━━━ Supplied material

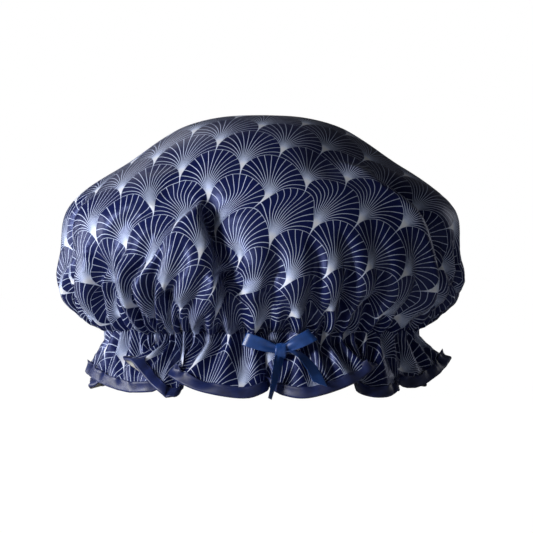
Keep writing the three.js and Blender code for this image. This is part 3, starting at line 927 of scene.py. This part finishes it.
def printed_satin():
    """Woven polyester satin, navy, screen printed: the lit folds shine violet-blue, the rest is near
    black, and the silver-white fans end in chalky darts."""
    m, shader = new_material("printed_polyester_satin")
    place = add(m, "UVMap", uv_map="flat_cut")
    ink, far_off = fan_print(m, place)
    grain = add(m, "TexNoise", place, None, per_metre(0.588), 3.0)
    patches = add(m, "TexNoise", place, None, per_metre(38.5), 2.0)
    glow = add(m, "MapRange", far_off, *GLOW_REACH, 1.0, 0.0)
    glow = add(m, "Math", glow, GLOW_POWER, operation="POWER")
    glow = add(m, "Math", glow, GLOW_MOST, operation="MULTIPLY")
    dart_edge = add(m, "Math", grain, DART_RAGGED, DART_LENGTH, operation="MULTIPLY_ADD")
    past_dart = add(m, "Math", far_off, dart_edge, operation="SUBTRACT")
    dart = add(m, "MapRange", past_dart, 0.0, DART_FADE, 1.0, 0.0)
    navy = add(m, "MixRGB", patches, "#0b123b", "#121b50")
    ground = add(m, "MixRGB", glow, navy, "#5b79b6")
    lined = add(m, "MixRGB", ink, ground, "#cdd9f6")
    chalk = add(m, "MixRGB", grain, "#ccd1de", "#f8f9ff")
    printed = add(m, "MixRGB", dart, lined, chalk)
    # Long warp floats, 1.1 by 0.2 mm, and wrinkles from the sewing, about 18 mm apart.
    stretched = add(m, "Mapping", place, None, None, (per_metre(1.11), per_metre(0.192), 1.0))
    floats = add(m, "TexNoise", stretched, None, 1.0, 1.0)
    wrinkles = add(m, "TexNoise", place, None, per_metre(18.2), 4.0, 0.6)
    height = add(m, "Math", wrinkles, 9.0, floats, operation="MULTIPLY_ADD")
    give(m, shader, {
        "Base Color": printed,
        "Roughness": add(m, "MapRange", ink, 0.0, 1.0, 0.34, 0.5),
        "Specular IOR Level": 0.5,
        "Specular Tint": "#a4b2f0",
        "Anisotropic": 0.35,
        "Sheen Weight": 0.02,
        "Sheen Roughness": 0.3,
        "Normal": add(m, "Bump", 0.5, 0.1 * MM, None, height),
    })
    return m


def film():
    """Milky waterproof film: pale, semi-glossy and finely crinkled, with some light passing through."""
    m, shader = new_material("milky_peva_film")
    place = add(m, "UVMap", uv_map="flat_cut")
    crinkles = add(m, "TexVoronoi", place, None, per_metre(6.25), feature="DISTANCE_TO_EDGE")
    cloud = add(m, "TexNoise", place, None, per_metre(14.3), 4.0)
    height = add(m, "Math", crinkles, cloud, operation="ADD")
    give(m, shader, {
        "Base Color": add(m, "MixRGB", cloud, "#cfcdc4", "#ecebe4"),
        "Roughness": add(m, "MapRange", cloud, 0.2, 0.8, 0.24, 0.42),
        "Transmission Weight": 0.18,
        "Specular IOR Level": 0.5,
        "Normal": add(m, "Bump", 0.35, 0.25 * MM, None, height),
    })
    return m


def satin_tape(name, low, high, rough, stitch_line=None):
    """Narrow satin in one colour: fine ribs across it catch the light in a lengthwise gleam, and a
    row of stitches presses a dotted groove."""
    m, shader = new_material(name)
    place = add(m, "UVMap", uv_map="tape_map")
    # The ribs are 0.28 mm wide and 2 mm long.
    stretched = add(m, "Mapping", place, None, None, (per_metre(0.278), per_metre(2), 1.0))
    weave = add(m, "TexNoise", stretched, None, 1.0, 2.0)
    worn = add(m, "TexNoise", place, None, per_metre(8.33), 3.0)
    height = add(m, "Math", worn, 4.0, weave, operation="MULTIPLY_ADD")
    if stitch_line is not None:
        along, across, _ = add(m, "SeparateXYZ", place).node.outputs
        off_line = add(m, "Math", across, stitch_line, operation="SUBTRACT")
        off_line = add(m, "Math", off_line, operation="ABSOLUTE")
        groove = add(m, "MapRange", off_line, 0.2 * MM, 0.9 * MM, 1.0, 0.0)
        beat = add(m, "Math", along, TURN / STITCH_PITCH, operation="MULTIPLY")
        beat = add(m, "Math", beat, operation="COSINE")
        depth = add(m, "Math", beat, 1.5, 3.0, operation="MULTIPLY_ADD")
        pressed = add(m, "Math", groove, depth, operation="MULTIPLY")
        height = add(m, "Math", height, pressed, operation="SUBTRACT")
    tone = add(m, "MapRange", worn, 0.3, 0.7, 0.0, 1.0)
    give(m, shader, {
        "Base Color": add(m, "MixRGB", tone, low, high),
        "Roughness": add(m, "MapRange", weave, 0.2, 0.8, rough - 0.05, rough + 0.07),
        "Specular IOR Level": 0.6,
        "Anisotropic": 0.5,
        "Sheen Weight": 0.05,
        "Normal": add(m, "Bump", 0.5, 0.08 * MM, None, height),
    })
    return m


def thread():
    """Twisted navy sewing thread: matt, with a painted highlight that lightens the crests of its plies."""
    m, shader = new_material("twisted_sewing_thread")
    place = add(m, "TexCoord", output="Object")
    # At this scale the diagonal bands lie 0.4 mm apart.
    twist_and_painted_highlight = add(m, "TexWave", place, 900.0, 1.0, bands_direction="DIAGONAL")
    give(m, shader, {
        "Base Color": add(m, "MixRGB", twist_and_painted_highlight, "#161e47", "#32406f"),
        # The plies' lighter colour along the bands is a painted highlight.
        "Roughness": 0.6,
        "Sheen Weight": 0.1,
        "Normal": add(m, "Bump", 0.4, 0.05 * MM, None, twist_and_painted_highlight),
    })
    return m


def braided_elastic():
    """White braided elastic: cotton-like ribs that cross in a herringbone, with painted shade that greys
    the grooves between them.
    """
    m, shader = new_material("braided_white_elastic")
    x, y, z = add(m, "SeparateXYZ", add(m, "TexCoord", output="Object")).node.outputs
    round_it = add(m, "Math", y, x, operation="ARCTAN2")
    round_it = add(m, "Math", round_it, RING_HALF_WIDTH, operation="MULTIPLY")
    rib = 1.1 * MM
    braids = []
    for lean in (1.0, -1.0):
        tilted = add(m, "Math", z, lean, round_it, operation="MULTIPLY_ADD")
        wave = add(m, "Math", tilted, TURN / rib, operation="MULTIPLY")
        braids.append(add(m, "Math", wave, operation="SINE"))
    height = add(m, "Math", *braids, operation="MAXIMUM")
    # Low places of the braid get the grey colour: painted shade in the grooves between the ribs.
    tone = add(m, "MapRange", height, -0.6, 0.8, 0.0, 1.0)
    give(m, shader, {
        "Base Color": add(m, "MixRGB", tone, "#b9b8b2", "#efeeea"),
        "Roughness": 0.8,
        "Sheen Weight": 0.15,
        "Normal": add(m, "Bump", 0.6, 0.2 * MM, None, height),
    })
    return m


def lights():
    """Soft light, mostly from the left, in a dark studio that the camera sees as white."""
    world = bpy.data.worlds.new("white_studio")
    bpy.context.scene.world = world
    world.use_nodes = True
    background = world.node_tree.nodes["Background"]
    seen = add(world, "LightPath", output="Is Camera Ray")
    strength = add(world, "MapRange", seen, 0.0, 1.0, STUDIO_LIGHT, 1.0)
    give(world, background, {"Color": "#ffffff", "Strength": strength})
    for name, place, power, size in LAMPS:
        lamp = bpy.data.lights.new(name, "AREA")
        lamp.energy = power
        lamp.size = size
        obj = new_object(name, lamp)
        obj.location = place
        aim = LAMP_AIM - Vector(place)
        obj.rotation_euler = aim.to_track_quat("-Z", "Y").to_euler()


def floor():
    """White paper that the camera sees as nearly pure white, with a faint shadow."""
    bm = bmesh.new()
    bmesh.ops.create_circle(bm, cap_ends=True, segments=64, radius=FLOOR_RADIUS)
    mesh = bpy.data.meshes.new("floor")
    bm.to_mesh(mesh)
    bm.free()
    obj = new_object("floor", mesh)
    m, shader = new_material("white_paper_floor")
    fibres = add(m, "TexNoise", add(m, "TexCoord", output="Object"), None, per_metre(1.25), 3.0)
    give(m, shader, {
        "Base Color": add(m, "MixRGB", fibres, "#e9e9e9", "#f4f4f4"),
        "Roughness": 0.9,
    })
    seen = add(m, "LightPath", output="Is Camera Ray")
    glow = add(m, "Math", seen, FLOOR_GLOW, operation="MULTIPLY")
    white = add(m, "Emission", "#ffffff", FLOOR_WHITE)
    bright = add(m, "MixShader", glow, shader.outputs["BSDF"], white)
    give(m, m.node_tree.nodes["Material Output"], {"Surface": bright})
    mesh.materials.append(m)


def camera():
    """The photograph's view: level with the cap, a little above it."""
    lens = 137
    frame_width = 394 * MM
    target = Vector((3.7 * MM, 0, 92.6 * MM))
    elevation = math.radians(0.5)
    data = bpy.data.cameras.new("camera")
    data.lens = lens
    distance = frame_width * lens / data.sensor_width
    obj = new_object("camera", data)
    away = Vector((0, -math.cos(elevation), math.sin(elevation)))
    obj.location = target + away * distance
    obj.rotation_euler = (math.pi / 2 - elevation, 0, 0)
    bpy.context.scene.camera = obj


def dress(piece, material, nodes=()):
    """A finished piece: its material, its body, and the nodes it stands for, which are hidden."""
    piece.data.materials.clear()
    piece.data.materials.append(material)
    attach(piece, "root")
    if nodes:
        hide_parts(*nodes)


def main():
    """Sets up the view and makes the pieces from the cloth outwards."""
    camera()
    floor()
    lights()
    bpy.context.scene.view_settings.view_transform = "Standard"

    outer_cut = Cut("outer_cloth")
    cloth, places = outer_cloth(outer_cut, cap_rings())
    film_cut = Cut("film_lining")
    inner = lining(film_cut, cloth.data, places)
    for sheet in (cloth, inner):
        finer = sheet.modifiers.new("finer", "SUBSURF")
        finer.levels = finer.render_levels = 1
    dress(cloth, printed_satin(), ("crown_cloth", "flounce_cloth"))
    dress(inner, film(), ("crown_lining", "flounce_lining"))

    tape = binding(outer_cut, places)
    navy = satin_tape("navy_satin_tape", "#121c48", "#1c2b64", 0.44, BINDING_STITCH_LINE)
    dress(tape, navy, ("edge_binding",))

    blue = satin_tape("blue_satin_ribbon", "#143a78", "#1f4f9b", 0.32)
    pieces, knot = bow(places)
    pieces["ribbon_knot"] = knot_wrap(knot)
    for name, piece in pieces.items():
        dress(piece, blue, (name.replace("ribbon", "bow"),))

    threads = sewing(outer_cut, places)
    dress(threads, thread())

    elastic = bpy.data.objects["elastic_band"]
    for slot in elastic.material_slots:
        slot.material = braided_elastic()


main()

━━━━━━

Instructions for the task = Search the data above for lines holding "this" and copy each of them.

Answer to the task =
Keep writing the three.js and Blender code for this image. This is part 3, starting at line 927 of scene.py. This part finishes it.
    # At this scale the diagonal bands lie 0.4 mm apart.